Syntheses and Catalytic Ability of Sugar-Incorporated N-Heterocyclic Carbene Pincer Pd Complexes Possessing Various N-Substituents

Exploration of catalysts for organic reactions in water, which is a nontoxic and nonexplosive liquid, has been studied to achieve environmentally friendly chemical processes. For such a purpose, we utilized click chemistry to incorporate sugar units into transition-metal complexes affording water-soluble complexes. In this study, a series of palladium complexes with C–C–N pincer ligands, each of which consisted of two N-heterocyclic carbenes (NHCs) and a triazole moiety with a D-glucopyranosyl unit were synthesized. These complexes possess various N-substituents, namely, methyl, isopropyl, benzyl, or D-glucopyranosyl units on the terminal NHC moieties. The diastereoselectivity in the formation of the complexes and their catalytic ability toward the Suzuki–Miyaura cross-coupling reactions in water exhibited clear N-substituent effects.
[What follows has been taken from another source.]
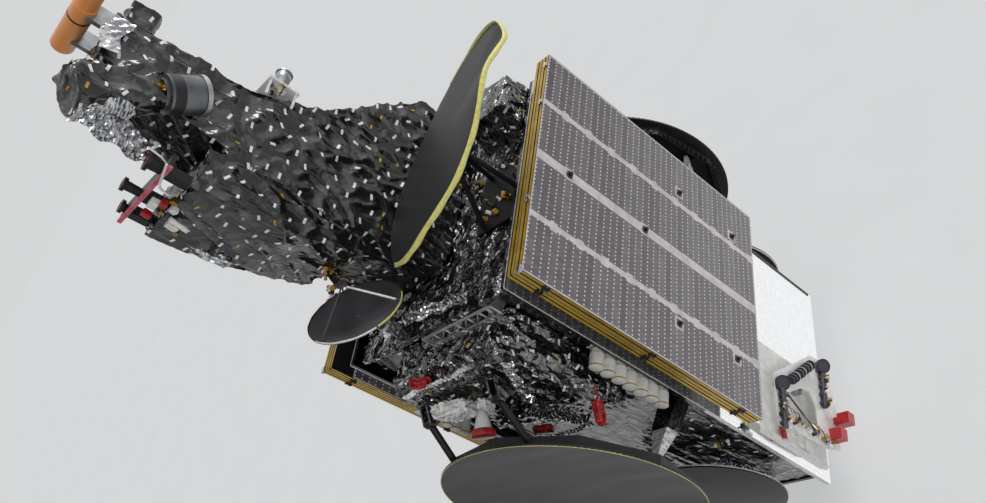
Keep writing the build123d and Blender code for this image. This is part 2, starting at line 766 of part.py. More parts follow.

The tridentate ligand with an acetylated D-glucopyranosyl unit on the terminal NHC moiety led to high diastereoselectivity in the formation of its complex, while each of the other ligands with achiral substituents on the terminal NHC units afforded both of the diastereomers with low selectivity. Catalytic reactions using the complexes were examined for the Suzuki–Miyaura cross-coupling reactions of phenylboronic acid and 4′-bromoacetophenone in water. The complex possessing an isopropyl group on the terminal NHC moiety exhibited excellent catalytic activity with TON (800000), which is comparable to the best value reported for a similar reaction.